-- start of Recorded data --

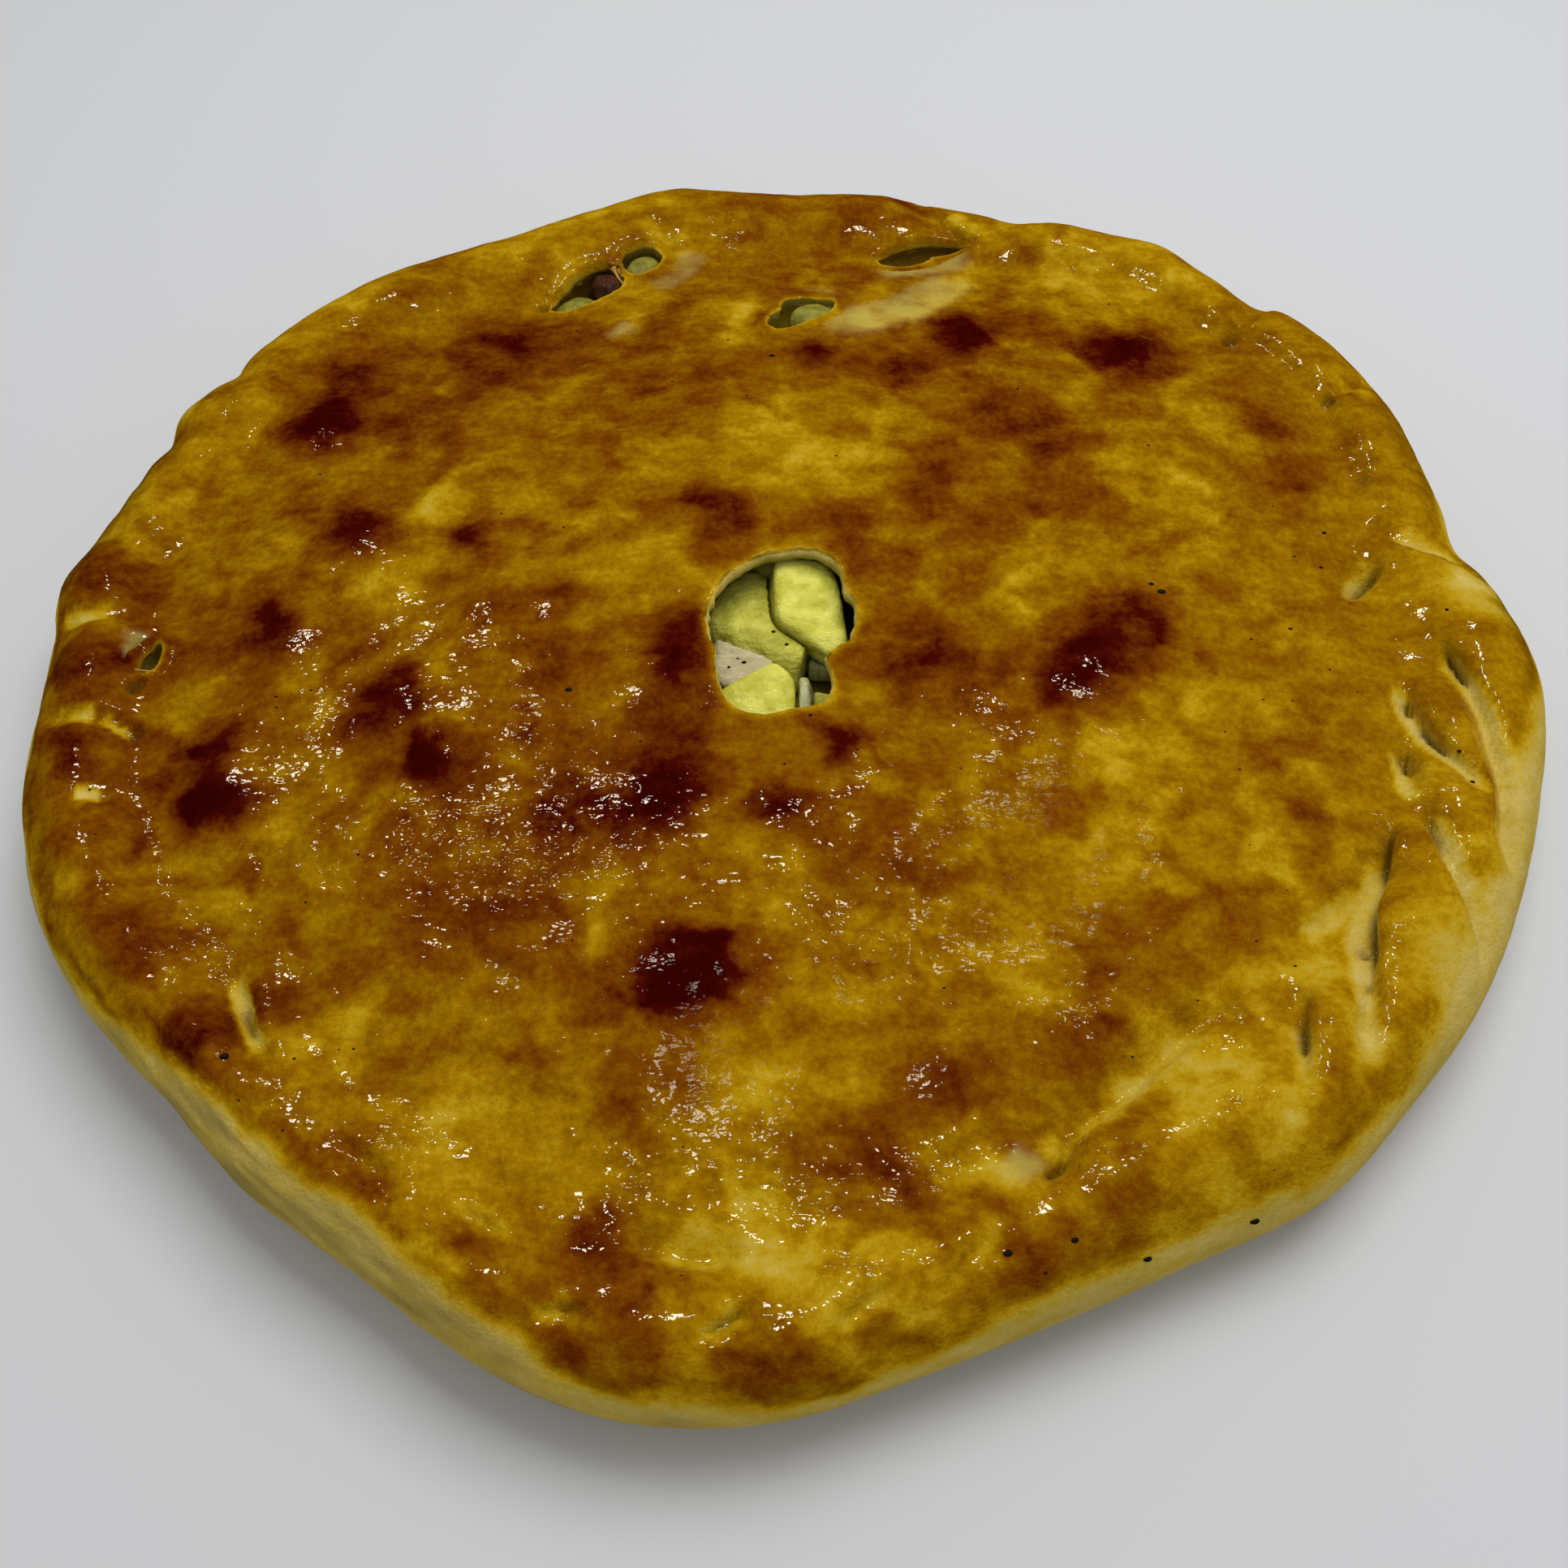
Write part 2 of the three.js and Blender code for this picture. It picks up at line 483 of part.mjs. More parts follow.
function tearPiece({ tear, middle, size }) {
  const shape = bareSphere(TEAR_PIECE_DETAIL).scale(...size).translate(...middle);
  const { at, along } = TEARS[tear];
  shape.applyMatrix4(skinFrame(at, along));
  return solidOf(shape).intersect(pocket(TEARS[tear], CLEARANCE));
}

// ---- materials and the model -------------------------------------------------------------------

const material = (color, roughness) => new THREE.MeshStandardMaterial({ color, roughness, metalness: 0 });
const crustFinish = material('#b07a1c', 0.3);
const potatoFinish = material('#d3cf4a', 0.35);
const chickenFinish = material('#cfc2a6', 0.45);
const onionFinish = material('#b9b67a', 0.25);
const meatFinish = material('#5a3418', 0.4);
const PIECE_FINISH = {
  chicken_piece: chickenFinish,
  onion_sliver: onionFinish,
  onion_layer: onionFinish,
  tear_onion: onionFinish,
  gap_onion: onionFinish,
  tear_meat: meatFinish,
};

const pie = new THREE.Group();

function addNode(name, solid, finish) {
  const mesh = new THREE.Mesh(geometryOf(solid), finish);
  mesh.name = name;
  pie.add(mesh);
}

let crust = solidOf(crustSkin());
for (const tear of Object.values(TEARS)) {
  crust = crust.subtract(pocket(tear));
}
for (const piece of Object.values(HOLE_PIECES)) {
  crust = crust.subtract(cutPiece(piece, CLEARANCE));     // the wall of the hollow is pressed round them
}
addNode('crust', crust, crustFinish);

const placed = [];
for (const [name, piece] of Object.entries(HOLE_PIECES)) {
  let solid = cutPiece(piece);
  for (const neighbour of placed) {
    solid = solid.subtract(cutPiece(neighbour, CLEARANCE));
  }
  placed.push(piece);
  addNode(name, solid, PIECE_FINISH[name] ?? potatoFinish);
}
for (const [name, piece] of Object.entries(TEAR_PIECES)) {
  addNode(name, tearPiece(piece), PIECE_FINISH[name] ?? potatoFinish);
}

export default pie;
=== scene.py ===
# %% [markdown]
# # A chicken flatbread pie
#
# This is a whole yeast-dough pie, about 300 mm across. The baker rolls out a round of dough,
# heaps potato, chicken and onion on it, lays a lid over them, gathers the edge into a rope of
# pinched pleats, opens a steam hole in the middle and brushes the top with egg. In the oven the
# glaze sets hard and shiny, steam lifts blisters that brown first, and the side that stands on
# the sheet stays pale and floury.
#
# Numbers in this lesson are millimetres, and only the last step of each piece turns them into
# Blender's metres. The faceted model of the pie is loaded first. It fixes the size and the place
# of everything, and each surface below takes the place of one of its pieces.

# %% Load the faceted model
import math

import bpy
import numpy as np
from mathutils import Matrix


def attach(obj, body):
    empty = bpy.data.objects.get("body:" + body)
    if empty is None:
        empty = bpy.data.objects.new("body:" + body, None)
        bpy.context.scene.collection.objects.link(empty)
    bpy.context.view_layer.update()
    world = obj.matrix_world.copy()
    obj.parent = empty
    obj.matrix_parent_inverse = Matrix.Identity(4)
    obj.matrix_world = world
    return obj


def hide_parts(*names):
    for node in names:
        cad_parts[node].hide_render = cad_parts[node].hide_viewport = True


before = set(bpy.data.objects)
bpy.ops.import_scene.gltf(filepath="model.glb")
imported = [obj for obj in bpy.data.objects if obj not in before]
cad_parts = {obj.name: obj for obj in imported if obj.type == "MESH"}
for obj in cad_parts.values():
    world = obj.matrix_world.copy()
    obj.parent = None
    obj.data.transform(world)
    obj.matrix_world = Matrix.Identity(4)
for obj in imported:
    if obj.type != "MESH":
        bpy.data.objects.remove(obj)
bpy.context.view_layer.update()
MM = 0.001
print("faceted pieces:", ", ".join(sorted(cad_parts)))

# %% [markdown]
# ## The camera
# The pie was seen from a standing person's view: a phone held about 360 mm away and tilted 55
# degrees down. Such a near view makes the front edge look large and the far edge small, so the
# lens and the distance have to be right together. The far edge, the near edge and the width of
# the outline fix all three.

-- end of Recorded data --

Set exercise ▸ Write out exactly the lines from the one with "const placed = [];" through the one with "obj.matrix_world = Matrix.Identity(4)", including both, and no others.

Correct output ▸
const placed = [];
for (const [name, piece] of Object.entries(HOLE_PIECES)) {
  let solid = cutPiece(piece);
  for (const neighbour of placed) {
    solid = solid.subtract(cutPiece(neighbour, CLEARANCE));
  }
  placed.push(piece);
  addNode(name, solid, PIECE_FINISH[name] ?? potatoFinish);
}
for (const [name, piece] of Object.entries(TEAR_PIECES)) {
  addNode(name, tearPiece(piece), PIECE_FINISH[name] ?? potatoFinish);
}

export default pie;
=== scene.py ===
# %% [markdown]
# # A chicken flatbread pie
#
# This is a whole yeast-dough pie, about 300 mm across. The baker rolls out a round of dough,
# heaps potato, chicken and onion on it, lays a lid over them, gathers the edge into a rope of
# pinched pleats, opens a steam hole in the middle and brushes the top with egg. In the oven the
# glaze sets hard and shiny, steam lifts blisters that brown first, and the side that stands on
# the sheet stays pale and floury.
#
# Numbers in this lesson are millimetres, and only the last step of each piece turns them into
# Blender's metres. The faceted model of the pie is loaded first. It fixes the size and the place
# of everything, and each surface below takes the place of one of its pieces.

# %% Load the faceted model
import math

import bpy
import numpy as np
from mathutils import Matrix


def attach(obj, body):
    empty = bpy.data.objects.get("body:" + body)
    if empty is None:
        empty = bpy.data.objects.new("body:" + body, None)
        bpy.context.scene.collection.objects.link(empty)
    bpy.context.view_layer.update()
    world = obj.matrix_world.copy()
    obj.parent = empty
    obj.matrix_parent_inverse = Matrix.Identity(4)
    obj.matrix_world = world
    return obj


def hide_parts(*names):
    for node in names:
        cad_parts[node].hide_render = cad_parts[node].hide_viewport = True


before = set(bpy.data.objects)
bpy.ops.import_scene.gltf(filepath="model.glb")
imported = [obj for obj in bpy.data.objects if obj not in before]
cad_parts = {obj.name: obj for obj in imported if obj.type == "MESH"}
for obj in cad_parts.values():
    world = obj.matrix_world.copy()
    obj.parent = None
    obj.data.transform(world)
    obj.matrix_world = Matrix.Identity(4)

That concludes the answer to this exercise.